Re: [Python-markdown-discuss] UnicodeDecodeError

SourceForge Headquarters 1320 Columbia Street Suite 310 San Diego, CA 92101 +1 (858) 422-6466

Thanks.

I don't know what encoding the files are in. They're just files that I
created myself with a text editor, but often text has been copy-pasted
into them from various sources, e.g. websites, and that's were the
decoding problems occur. Presumably some non-utf8 characters get
pasted in.

I used the codecs.open trick when reading files and again when writing
the HTML from python-markdown, wherever I was using open I replaced it
with codecs.open.
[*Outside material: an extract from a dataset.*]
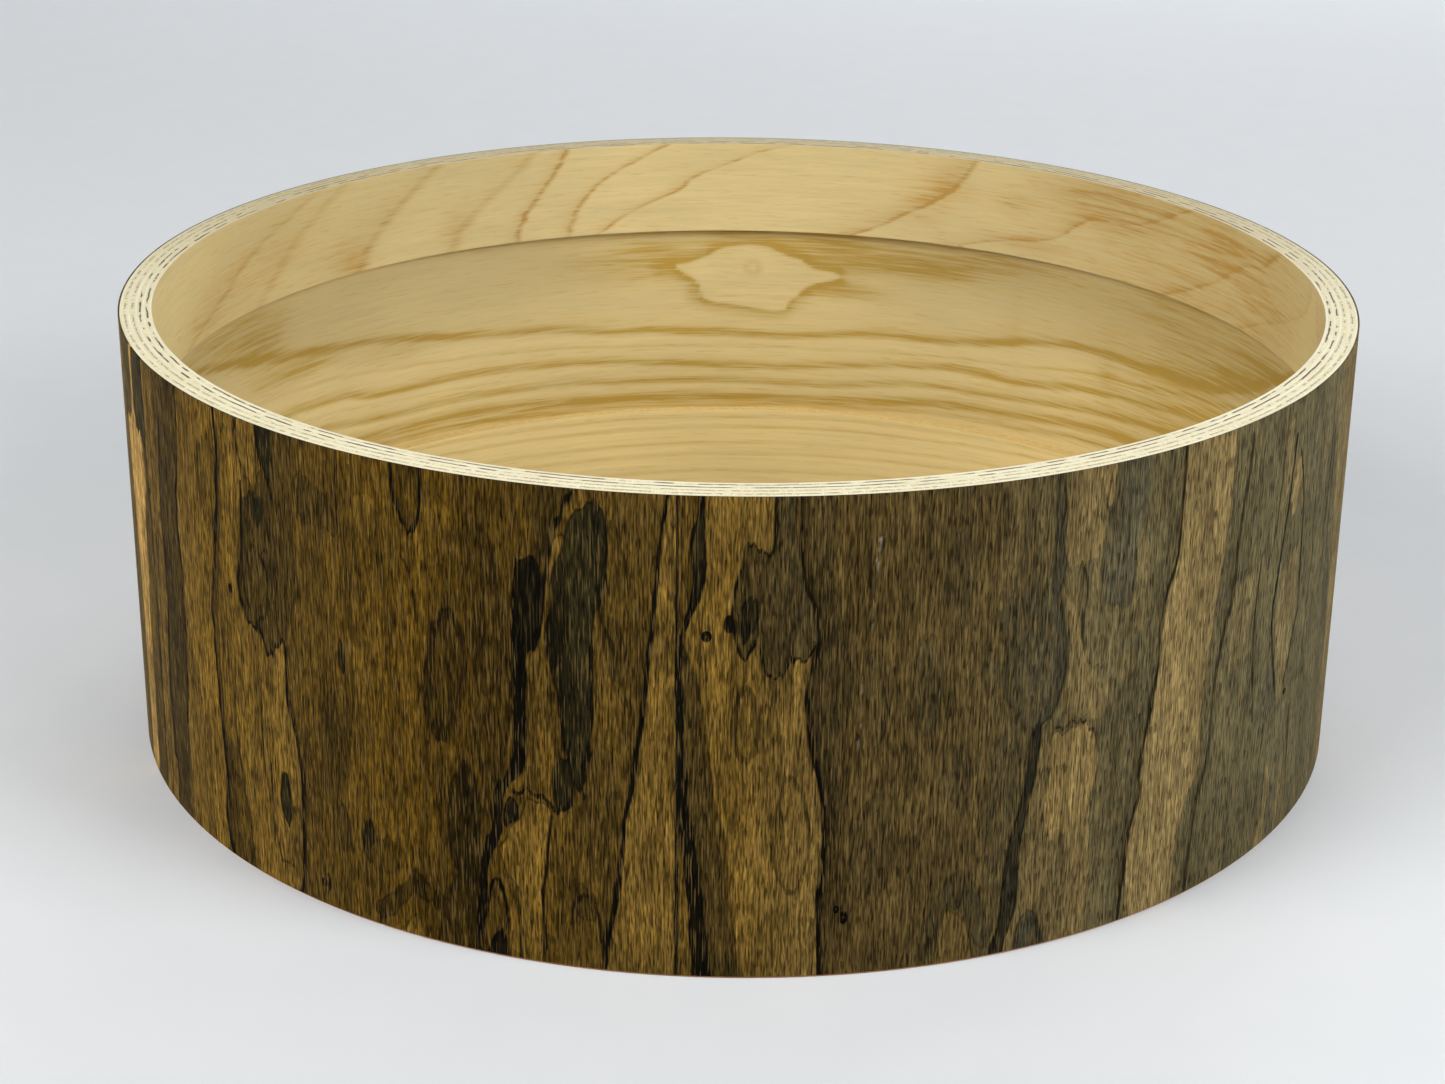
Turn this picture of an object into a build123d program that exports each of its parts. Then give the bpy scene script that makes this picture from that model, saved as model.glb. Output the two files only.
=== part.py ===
import os
from math import cos, degrees, radians, sin

from build123d import *

# A bare plywood drum shell, standing on its lower edge.
#
# The wall is a stack of wood strips, each wrapped into a cylinder and glued inside the one before it: a dark
# figured face veneer, five shell plies and, at each end, a four-ply reinforcement ring. The plies alternate
# between grain that runs round the shell and grain that runs up it.
#
# Lengths are in millimetres. +Z is up along the shell's axis and the origin is the centre of the lower edge.
# An azimuth is an angle in degrees about the axis, from the front (-Y) towards the right (+X).

os.makedirs("parts", exist_ok=True)

# Driving dimensions
shell_diameter = 354.0  # outside, a little under 14 inches so that a 14 inch head slips over it
shell_depth = 128.5  # a 5 inch deep shell, with about 1.5 mm left for cutting its edges
veneer_thickness = 0.5
veneer_lift = 0.7  # the veneer stops this far above the lower edge, where sanding went through it
shell_ply_thicknesses = [0.7, 1.4, 0.7, 1.4, 0.8]  # from the outside in
ring_ply_thicknesses = [1.1, 0.8, 1.1, 0.8]  # from the outside in
ring_height = 31.0
corner_bevel = 0.2  # on the lower outside corner of the first shell ply
seam_gap = 0.1  # the butt seam where a strip's two ends meet

# Where each strip starts, as an azimuth. Its seam is there, and the seams are staggered round the shell.
quarter_turn = 90.0
full_turn = 360.0
veneer_starts = {"front_left": -94.4, "front_right": -4.4, "back_right": 85.6, "back_left": 175.6}
shell_ply_starts = [140.0, 96.0, 214.0, -66.0, 20.0]
top_ring_ply_starts = [-38.0, 128.0, 250.0, 5.0]
bottom_ring_ply_starts = [52.0, -120.0, 160.0, -20.0]

# Derived dimensions
outside_radius = shell_diameter / 2
core_radius = outside_radius - veneer_thickness
ring_outside_radius = core_radius - sum(shell_ply_thicknesses)


def radial_plane(azimuth):
    """The upright half plane at an azimuth: x points away from the shell's axis and y points up."""
    turn = radians(azimuth)
    return Plane(
        origin=(0, 0, 0),
        x_dir=(sin(turn), -cos(turn), 0),
        z_dir=(-cos(turn), -sin(turn), 0),
    )


def wrapped_strip(name, radius, thickness, low, high, start, arc, bevel=0.0):
    """Writes a strip wrapped round the axis, from its outside radius, two heights, start and arc.

    The strip loses half a seam gap at each end. The bevel is on its low outside corner.
    """
    half_gap = degrees(seam_gap / 2 / radius)
    with BuildPart() as strip:
        with BuildSketch(radial_plane(start + half_gap)):
            with Locations((radius - thickness, low)):
                Rectangle(thickness, high - low, align=(Align.MIN, Align.MIN))
        revolve(axis=Axis.Z, revolution_arc=arc - 2 * half_gap)
        if bevel:
            corner = strip.edges().filter_by(GeomType.CIRCLE).group_by(Axis.Z)[0].sort_by(SortBy.RADIUS)[-1]
            chamfer(corner, bevel)
    strip.part.label = name
    export_step(strip.part, f"parts/{name}.step")


def stacked_plies(prefix, radius, thicknesses, starts, low, high, bevel=0.0):
    """Writes plies glued one inside the other, numbered from the outside in. The bevel is on the first."""
    for number, (thickness, start) in enumerate(zip(thicknesses, starts), start=1):
        wrapped_strip(f"{prefix}_{number}", radius, thickness, low, high, start, full_turn, bevel)
        radius -= thickness
        bevel = 0.0


# Face veneer: four leaves, each a quarter of the way round
for quarter, start in veneer_starts.items():
    wrapped_strip(
        f"face_veneer_{quarter}",
        outside_radius,
        veneer_thickness,
        veneer_lift,
        shell_depth,
        start,
        quarter_turn,
    )

# Shell plies, over the whole depth. The first one shows as a thin line below the veneer.
stacked_plies(
    "shell_ply",
    core_radius,
    shell_ply_thicknesses,
    shell_ply_starts,
    0,
    shell_depth,
    bevel=corner_bevel,
)

# Reinforcement rings, flush with the shell's two edges
stacked_plies(
    "top_ring_ply",
    ring_outside_radius,
    ring_ply_thicknesses,
    top_ring_ply_starts,
    shell_depth - ring_height,
    shell_depth,
)
stacked_plies(
    "bottom_ring_ply",
    ring_outside_radius,
    ring_ply_thicknesses,
    bottom_ring_ply_starts,
    0,
    ring_height,
)
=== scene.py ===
"""Bare drum shell: figured dark veneer on a five-ply shell, with a reinforcing ring inside each edge.

Units are metres in the CAD frame. The origin is the centre of the lower edge, Z is up, and the front is
towards -Y. The wood figure is drawn as outlines and lines of (azimuth in degrees, height in millimetres).
Azimuth 0 is the front, and it grows towards +X.
"""
import math

import bpy
import numpy as np
from mathutils import Matrix, Vector


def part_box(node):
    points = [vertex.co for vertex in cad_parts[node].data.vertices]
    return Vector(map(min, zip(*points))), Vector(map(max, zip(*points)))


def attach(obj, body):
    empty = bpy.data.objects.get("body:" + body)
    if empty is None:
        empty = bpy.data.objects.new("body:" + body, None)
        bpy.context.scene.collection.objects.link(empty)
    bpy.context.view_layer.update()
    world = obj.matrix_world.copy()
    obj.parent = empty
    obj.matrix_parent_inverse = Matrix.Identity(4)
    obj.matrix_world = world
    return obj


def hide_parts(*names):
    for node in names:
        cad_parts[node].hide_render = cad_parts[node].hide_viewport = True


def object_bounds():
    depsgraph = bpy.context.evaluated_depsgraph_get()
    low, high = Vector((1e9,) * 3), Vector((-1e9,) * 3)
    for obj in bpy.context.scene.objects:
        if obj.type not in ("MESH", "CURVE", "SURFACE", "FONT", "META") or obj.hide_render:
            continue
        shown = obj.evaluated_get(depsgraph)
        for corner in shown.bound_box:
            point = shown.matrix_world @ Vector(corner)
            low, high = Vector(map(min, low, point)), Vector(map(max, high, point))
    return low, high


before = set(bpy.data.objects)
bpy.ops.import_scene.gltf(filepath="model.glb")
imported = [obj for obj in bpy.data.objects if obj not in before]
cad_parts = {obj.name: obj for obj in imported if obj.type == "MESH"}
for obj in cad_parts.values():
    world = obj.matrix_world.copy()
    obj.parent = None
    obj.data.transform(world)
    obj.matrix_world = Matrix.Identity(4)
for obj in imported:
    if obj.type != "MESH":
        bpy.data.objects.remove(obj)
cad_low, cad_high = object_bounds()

MM = 0.001

# ---------------------------------------------------------------- sizes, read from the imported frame

SHELL_RADIUS = (cad_high.x - cad_low.x) / 2
SHELL_HEIGHT = cad_high.z
VENEER_LEAVES = ["front_left", "front_right", "back_right", "back_left"]
LEAF_START = {"front_left": -94.4, "front_right": -4.4, "back_right": 85.6, "back_left": 175.6}
LEAF_SWEEP = 90.0
SEAM_GAP = 0.1 * MM
VENEER_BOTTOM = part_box("face_veneer_front_left")[0].z
PLY_SEAMS = {
    "shell_ply_1": 140, "shell_ply_2": 96, "shell_ply_3": 214, "shell_ply_4": -66, "shell_ply_5": 20,
    "top_ring_ply_1": -38, "top_ring_ply_2": 128, "top_ring_ply_3": 250, "top_ring_ply_4": 5,
    "bottom_ring_ply_1": 52, "bottom_ring_ply_2": -120, "bottom_ring_ply_3": 160, "bottom_ring_ply_4": -20,
}
LAST_PLY_THICKNESS = 0.8 * MM
LOWER_BEVEL = 0.2 * MM
DEGREE_ARC = math.radians(1) * SHELL_RADIUS / MM  # millimetres of veneer in one degree


def outer_radius(node):
    low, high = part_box(node)
    return (high.x - low.x) / 2


SHELL_INNER_RADIUS = outer_radius("top_ring_ply_1")
RING_INNER_RADIUS = outer_radius("top_ring_ply_4") - LAST_PLY_THICKNESS
RING_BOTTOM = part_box("top_ring_ply_1")[0].z
LOW_RING_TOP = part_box("bottom_ring_ply_1")[1].z

# ---------------------------------------------------------------- number helpers for the wood figure

LATTICE = 256  # the noise repeats after this many bumps


def lattice_noise(x, z, seed):
    """Smooth noise from -1 to 1, one bump to a unit of x and of z."""
    values = np.random.default_rng(seed).uniform(-1, 1, (LATTICE, LATTICE))
    column = np.floor(x).astype(int)
    row = np.floor(z).astype(int)
    across = x - column
    along = z - row
    across = across * across * (3 - 2 * across)
    along = along * along * (3 - 2 * along)
    left = values[column % LATTICE, row % LATTICE] * (1 - along)
    left = left + values[column % LATTICE, (row + 1) % LATTICE] * along
    right = values[(column + 1) % LATTICE, row % LATTICE] * (1 - along)
    right = right + values[(column + 1) % LATTICE, (row + 1) % LATTICE] * along
    return left * (1 - across) + right * across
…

This works for most of my files but for some I get:

UnicodeDecodeError: 'utf8' codec can't decode byte 0xa2 in position
2551: unexpected code byte

The error happens when I call template.substitute in this function:

def render_template(template_filename,variables=None):
    if variables is None: variables = {}
    template_path = os.path.join('templates',template_filename)
    template_text = codecs.open(template_path,mode='r',encoding='utf8').read()
    template_obj = Template(template_text)
    return template_obj.substitute(variables)

So the error is no longer coming from python-markdown but from the
standard library. Seems to be some conflict between using codecs.open
to get a string and using Template.

Fortunately this happened in few enough files that I was able to find
and remove the offending characters manually. Still, it would be good
to be able to read and write text from files in a robust way.